## [Exercise]
The entries below contain a line with "Write the OpenSCAD" and a line with "the -X end.". Retype exactly everything from the first down to the second, both included, and nothing else.
===== Given data =====
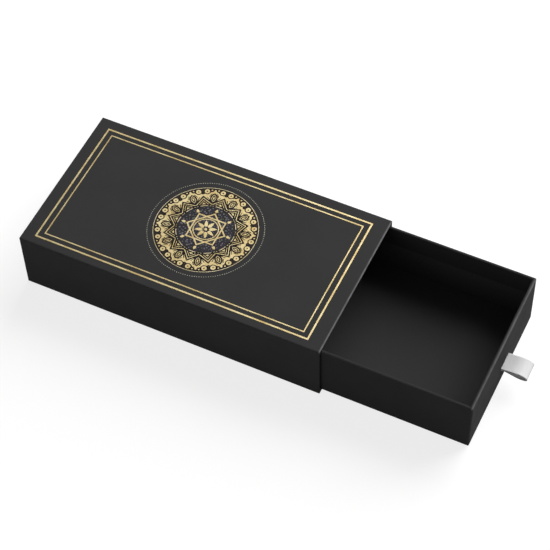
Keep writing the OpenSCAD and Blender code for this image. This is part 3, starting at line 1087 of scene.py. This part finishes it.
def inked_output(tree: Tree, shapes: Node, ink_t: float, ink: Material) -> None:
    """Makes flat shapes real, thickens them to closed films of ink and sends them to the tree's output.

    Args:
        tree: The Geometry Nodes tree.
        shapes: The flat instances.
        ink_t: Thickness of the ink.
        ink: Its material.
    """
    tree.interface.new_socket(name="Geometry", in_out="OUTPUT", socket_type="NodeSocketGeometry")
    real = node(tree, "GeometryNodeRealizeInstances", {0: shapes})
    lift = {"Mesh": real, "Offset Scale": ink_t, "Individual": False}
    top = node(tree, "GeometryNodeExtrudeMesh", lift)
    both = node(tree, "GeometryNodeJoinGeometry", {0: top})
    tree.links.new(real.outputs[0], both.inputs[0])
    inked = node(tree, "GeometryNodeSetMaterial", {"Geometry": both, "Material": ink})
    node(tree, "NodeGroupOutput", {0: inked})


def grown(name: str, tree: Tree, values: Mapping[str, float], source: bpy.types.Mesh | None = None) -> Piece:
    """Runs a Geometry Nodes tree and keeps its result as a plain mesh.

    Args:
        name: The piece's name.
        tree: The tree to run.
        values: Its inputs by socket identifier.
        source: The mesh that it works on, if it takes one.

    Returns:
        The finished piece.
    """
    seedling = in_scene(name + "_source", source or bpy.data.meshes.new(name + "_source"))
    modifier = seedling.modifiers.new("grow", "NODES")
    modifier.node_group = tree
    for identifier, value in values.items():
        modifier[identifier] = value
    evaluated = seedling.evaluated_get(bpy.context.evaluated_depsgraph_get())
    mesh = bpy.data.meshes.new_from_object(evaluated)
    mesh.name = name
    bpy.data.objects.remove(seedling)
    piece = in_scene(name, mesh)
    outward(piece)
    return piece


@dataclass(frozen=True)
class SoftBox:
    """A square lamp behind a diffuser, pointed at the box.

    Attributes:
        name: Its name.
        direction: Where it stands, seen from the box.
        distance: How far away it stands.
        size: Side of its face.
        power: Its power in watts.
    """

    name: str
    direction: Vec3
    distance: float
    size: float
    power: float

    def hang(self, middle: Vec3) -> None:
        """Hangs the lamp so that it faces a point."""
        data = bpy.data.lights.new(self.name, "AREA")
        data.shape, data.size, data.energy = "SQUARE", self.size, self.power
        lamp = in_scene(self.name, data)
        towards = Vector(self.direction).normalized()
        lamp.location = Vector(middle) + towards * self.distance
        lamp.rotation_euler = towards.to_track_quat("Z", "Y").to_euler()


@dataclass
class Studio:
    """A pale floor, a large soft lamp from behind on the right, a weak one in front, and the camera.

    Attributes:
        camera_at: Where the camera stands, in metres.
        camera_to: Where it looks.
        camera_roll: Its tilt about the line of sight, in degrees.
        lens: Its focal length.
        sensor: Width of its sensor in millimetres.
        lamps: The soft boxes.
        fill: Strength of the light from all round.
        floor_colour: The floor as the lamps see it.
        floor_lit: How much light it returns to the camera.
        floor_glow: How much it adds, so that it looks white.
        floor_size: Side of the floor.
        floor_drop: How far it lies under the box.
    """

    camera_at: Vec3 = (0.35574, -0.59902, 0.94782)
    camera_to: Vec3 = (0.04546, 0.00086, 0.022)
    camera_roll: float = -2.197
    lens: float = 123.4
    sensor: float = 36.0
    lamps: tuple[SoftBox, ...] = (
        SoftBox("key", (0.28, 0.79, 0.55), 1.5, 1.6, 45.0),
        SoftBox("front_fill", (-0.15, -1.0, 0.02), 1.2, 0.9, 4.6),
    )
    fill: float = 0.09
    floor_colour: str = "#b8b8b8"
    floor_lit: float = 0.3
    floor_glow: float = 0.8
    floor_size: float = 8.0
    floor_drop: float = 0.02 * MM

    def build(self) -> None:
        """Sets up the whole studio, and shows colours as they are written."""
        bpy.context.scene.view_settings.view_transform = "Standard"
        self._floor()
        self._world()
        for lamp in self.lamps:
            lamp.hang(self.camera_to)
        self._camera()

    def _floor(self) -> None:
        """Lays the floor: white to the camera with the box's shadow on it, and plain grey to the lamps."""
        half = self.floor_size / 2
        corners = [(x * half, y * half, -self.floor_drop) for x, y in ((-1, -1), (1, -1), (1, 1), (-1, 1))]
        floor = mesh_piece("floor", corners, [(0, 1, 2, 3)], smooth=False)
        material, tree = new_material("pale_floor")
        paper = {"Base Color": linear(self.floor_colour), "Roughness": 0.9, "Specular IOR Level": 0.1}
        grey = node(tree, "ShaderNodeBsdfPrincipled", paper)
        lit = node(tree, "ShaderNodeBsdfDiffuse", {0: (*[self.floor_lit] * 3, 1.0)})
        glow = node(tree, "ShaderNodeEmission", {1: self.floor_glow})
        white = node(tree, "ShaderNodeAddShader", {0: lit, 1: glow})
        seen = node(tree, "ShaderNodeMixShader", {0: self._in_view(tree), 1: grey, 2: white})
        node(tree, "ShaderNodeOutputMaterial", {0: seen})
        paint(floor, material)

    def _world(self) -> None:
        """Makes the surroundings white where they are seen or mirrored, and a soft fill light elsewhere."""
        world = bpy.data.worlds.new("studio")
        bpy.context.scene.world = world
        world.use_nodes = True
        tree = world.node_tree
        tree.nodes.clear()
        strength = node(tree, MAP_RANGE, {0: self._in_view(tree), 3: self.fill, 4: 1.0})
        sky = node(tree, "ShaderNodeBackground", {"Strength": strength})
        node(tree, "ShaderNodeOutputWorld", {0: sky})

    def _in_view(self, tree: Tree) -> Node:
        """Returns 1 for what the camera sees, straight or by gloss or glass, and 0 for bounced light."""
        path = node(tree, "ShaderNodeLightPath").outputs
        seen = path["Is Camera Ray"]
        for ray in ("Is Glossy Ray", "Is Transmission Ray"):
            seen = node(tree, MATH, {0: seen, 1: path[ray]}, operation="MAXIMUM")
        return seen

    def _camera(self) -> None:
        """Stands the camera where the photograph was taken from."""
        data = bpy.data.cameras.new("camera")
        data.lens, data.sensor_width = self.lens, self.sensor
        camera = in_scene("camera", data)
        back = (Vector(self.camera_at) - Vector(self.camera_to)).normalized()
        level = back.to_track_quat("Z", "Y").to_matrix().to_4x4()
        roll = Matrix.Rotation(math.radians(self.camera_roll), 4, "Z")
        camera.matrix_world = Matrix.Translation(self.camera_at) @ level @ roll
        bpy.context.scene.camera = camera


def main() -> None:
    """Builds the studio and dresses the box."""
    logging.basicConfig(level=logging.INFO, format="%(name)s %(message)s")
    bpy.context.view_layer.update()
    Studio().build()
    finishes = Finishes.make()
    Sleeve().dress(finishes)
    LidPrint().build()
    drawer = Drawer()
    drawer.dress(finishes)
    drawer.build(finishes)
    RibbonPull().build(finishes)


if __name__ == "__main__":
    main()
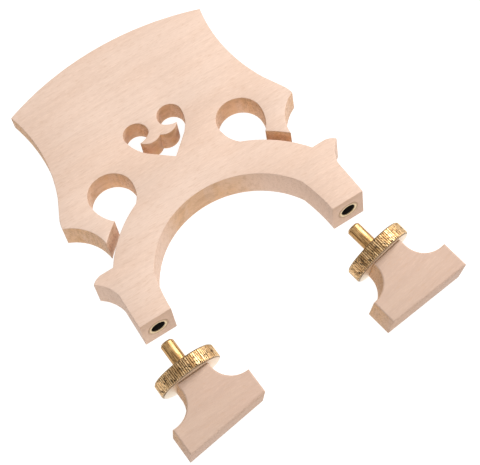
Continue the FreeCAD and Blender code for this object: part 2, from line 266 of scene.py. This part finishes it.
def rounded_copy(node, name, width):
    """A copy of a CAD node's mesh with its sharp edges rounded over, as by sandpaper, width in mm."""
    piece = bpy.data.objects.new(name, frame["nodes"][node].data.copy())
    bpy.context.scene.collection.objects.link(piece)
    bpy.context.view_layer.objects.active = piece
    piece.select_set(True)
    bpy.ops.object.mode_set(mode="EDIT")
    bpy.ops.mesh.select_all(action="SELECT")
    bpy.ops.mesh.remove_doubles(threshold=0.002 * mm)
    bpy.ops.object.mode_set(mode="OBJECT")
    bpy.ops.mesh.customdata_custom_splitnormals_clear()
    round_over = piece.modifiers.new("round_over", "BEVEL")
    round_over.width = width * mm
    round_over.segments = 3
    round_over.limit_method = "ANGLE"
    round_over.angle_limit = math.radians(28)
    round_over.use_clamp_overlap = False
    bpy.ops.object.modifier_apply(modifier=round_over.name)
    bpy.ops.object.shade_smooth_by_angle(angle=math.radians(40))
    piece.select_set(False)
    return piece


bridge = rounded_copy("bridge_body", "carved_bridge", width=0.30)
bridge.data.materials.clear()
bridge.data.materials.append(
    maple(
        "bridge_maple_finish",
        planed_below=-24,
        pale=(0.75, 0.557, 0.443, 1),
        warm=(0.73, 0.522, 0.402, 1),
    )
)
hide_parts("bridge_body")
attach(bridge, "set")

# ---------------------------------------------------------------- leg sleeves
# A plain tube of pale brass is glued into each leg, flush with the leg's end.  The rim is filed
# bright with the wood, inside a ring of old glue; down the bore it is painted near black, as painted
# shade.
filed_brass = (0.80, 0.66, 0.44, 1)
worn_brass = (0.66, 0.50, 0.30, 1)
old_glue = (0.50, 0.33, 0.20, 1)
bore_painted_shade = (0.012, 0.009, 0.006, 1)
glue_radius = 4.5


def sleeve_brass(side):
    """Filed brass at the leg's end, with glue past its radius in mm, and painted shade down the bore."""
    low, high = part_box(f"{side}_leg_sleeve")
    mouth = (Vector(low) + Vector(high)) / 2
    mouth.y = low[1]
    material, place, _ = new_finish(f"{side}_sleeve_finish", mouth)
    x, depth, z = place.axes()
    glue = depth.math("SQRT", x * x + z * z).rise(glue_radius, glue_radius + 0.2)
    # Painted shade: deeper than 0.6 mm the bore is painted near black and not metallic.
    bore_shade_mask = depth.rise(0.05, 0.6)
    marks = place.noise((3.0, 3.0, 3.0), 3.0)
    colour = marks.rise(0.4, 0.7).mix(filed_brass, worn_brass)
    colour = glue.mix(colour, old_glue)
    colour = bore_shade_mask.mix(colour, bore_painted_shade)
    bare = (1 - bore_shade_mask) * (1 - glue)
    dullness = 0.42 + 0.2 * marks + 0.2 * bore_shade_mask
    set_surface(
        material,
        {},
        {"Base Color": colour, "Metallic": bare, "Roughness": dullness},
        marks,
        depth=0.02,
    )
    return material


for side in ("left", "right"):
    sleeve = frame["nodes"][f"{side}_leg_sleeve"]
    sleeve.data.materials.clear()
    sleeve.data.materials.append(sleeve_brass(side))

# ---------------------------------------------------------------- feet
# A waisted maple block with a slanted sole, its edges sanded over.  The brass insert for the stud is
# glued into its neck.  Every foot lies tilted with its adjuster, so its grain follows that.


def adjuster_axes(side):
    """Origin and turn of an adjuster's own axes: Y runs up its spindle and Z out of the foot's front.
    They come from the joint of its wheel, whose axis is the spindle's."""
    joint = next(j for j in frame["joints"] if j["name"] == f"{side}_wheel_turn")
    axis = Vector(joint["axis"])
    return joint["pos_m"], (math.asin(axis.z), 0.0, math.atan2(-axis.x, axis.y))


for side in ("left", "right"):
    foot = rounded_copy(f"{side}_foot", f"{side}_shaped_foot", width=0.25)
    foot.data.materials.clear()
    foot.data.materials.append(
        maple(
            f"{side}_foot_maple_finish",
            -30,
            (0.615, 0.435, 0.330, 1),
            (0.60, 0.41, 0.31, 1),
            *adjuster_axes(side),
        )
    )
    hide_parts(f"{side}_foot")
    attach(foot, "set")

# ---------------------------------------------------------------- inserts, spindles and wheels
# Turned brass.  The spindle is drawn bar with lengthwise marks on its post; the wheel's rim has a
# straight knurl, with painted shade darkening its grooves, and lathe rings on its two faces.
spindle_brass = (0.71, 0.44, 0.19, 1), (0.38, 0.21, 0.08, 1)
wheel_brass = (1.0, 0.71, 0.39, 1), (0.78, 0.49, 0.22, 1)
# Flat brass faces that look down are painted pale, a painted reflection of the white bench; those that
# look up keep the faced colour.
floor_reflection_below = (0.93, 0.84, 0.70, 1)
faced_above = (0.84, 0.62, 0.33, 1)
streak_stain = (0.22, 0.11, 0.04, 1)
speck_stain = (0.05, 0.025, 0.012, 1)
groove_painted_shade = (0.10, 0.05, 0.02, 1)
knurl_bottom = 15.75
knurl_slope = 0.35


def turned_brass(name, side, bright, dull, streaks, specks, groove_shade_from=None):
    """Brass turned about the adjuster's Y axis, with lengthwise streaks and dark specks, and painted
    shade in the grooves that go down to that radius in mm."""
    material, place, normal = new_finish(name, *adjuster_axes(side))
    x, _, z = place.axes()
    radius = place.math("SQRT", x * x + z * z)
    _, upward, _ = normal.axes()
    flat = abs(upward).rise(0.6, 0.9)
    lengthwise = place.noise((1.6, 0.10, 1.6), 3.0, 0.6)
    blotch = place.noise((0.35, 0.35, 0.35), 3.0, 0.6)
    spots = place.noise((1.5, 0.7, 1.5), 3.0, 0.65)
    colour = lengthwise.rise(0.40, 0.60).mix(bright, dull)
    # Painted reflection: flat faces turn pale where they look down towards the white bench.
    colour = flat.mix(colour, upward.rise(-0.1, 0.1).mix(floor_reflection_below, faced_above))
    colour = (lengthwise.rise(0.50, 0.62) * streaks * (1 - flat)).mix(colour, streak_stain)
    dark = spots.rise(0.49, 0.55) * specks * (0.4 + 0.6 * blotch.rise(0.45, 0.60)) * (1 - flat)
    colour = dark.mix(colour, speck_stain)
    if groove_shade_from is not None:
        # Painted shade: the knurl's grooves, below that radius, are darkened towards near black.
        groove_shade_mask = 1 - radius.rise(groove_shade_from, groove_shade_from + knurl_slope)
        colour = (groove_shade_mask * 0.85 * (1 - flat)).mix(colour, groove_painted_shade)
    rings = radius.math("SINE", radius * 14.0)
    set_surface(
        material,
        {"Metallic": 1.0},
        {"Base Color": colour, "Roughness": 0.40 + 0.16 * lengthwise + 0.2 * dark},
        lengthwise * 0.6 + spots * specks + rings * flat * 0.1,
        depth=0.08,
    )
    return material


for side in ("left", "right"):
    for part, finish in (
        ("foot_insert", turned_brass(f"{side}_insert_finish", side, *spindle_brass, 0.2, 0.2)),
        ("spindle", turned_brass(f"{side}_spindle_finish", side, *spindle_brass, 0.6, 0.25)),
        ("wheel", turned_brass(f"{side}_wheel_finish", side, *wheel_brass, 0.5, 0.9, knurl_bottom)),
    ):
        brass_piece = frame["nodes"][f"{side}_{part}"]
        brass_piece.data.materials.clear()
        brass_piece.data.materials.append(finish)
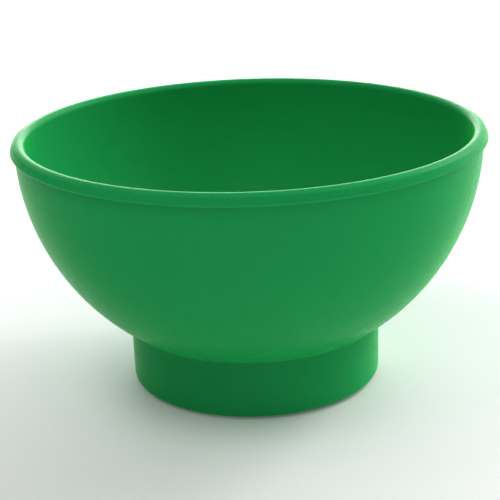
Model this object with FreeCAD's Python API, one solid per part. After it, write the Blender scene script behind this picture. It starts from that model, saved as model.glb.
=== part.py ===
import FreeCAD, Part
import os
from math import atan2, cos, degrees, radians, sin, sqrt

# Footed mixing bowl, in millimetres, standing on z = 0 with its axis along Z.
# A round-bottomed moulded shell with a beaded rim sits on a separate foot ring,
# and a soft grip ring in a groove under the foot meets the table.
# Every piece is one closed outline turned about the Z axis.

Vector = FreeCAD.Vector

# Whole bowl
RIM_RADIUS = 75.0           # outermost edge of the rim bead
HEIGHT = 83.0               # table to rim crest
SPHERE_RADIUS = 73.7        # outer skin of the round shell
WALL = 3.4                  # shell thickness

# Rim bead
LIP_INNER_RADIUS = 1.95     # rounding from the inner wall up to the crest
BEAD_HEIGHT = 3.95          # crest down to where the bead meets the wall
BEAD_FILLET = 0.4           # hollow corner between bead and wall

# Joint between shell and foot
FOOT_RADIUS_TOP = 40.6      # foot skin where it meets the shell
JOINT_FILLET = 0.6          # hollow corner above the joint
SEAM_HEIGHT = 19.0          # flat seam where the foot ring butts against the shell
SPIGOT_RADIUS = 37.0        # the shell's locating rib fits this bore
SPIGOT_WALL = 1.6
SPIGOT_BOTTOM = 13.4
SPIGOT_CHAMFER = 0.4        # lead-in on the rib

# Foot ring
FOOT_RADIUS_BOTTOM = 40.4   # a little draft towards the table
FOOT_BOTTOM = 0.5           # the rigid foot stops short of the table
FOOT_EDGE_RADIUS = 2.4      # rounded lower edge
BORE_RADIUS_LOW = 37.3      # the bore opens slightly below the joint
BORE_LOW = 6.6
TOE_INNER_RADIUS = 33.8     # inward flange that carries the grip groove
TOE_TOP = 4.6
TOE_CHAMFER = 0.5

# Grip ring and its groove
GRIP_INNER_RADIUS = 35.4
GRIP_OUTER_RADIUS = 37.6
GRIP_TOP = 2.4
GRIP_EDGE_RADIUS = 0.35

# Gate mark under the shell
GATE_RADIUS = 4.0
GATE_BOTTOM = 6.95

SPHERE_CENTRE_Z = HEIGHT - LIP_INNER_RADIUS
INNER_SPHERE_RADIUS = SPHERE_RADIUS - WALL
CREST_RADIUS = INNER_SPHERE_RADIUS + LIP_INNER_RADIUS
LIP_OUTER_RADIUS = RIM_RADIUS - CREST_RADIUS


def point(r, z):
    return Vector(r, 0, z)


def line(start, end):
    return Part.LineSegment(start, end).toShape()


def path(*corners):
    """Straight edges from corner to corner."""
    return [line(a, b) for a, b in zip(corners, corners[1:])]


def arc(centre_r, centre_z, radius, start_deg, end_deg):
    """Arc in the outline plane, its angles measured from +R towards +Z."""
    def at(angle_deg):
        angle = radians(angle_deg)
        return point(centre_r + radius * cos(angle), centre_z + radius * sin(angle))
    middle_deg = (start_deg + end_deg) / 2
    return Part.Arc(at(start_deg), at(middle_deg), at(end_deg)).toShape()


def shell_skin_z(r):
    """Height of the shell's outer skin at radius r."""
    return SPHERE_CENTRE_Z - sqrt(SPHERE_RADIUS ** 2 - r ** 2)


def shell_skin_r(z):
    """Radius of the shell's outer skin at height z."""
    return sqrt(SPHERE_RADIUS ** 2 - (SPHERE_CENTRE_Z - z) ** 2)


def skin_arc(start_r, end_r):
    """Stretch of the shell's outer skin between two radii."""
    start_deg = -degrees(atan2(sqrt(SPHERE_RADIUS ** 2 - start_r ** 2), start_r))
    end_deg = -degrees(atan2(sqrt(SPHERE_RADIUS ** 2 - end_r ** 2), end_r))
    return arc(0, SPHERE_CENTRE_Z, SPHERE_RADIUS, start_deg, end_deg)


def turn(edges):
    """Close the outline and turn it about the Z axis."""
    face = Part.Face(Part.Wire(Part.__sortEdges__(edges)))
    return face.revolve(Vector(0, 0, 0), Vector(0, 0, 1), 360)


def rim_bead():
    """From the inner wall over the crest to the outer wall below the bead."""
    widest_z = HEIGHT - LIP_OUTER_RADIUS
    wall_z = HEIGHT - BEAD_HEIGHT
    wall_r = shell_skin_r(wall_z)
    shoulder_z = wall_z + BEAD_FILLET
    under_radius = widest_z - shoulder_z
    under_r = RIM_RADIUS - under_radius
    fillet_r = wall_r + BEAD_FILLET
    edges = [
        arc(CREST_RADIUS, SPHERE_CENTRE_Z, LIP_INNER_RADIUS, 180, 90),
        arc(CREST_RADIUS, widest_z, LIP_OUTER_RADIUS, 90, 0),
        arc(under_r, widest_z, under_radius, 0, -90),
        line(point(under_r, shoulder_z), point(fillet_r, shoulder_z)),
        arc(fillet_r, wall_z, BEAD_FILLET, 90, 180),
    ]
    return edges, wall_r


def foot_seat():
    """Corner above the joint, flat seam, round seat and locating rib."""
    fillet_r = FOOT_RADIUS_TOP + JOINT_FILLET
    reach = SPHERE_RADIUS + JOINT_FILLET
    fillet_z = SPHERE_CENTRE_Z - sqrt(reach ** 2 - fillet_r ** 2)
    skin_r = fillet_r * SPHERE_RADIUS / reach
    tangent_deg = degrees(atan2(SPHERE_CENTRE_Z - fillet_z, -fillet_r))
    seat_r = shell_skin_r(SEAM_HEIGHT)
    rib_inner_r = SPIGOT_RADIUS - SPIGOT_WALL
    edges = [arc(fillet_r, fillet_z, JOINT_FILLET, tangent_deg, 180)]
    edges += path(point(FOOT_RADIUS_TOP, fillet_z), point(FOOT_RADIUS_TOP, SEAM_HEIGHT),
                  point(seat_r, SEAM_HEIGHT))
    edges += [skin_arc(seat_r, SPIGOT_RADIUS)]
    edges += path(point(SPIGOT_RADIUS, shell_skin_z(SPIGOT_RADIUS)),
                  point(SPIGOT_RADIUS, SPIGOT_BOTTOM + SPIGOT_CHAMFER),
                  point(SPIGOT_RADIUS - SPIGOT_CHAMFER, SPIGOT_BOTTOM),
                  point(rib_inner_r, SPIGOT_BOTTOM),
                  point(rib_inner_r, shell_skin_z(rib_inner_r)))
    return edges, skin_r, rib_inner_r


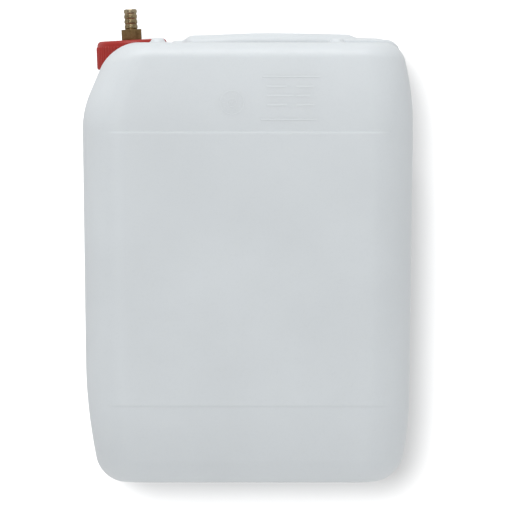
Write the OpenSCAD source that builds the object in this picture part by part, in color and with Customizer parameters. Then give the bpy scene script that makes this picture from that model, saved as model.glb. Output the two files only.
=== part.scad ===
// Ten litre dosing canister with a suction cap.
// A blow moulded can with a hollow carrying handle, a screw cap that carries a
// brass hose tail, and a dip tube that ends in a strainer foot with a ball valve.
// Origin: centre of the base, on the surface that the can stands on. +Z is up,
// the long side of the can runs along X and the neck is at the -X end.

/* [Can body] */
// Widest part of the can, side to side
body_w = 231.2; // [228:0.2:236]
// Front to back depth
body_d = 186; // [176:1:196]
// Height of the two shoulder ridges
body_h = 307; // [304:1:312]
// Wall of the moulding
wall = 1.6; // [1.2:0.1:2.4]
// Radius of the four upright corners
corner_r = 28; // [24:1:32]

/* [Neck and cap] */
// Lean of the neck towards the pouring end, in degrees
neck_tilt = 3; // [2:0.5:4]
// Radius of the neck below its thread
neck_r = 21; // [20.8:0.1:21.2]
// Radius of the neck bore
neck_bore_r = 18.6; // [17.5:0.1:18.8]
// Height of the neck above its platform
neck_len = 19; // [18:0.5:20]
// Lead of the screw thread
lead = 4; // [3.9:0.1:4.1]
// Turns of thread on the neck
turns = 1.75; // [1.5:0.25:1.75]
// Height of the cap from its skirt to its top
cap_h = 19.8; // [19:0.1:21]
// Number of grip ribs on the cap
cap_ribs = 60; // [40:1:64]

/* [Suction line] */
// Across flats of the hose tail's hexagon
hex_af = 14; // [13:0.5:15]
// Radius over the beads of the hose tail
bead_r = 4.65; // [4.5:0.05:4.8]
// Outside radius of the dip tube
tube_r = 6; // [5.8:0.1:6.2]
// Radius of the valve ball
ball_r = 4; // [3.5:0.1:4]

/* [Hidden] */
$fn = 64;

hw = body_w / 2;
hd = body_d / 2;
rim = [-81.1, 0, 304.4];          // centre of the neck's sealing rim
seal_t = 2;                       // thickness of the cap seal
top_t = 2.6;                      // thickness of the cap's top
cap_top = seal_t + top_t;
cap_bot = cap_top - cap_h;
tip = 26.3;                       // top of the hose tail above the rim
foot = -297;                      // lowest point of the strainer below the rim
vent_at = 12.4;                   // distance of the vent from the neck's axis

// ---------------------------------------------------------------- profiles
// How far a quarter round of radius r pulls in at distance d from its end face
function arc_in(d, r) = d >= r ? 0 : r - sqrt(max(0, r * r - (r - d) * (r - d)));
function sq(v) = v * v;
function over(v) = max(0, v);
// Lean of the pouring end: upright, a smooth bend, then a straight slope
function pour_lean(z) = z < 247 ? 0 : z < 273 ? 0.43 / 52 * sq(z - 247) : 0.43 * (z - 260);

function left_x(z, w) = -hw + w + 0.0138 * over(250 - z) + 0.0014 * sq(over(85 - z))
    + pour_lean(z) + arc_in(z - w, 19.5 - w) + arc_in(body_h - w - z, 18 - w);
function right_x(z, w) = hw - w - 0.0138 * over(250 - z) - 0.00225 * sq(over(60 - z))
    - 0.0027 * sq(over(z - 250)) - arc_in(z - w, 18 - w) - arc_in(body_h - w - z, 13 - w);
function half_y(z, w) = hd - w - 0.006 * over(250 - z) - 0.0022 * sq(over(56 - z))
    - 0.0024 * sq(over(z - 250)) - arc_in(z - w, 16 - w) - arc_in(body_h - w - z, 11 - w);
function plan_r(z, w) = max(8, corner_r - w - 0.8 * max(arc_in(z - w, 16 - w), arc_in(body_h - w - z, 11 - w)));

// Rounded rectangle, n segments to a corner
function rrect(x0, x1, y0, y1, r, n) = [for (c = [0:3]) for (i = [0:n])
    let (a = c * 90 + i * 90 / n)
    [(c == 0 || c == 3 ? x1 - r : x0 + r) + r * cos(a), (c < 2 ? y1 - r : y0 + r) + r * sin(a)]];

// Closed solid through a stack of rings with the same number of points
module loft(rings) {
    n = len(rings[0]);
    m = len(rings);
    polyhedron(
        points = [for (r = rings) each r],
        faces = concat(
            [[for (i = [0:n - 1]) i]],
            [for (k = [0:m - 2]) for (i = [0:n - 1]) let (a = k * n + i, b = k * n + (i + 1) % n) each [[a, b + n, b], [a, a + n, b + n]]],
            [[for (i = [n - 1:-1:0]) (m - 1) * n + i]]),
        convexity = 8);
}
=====
## [Result of the exercise]
Write the OpenSCAD source that builds the object in this picture part by part, in color and with Customizer parameters. Then give the bpy scene script that makes this picture from that model, saved as model.glb. Output the two files only.
=== part.scad ===
// Ten litre dosing canister with a suction cap.
// A blow moulded can with a hollow carrying handle, a screw cap that carries a
// brass hose tail, and a dip tube that ends in a strainer foot with a ball valve.
// Origin: centre of the base, on the surface that the can stands on. +Z is up,
// the long side of the can runs along X and the neck is at the -X end.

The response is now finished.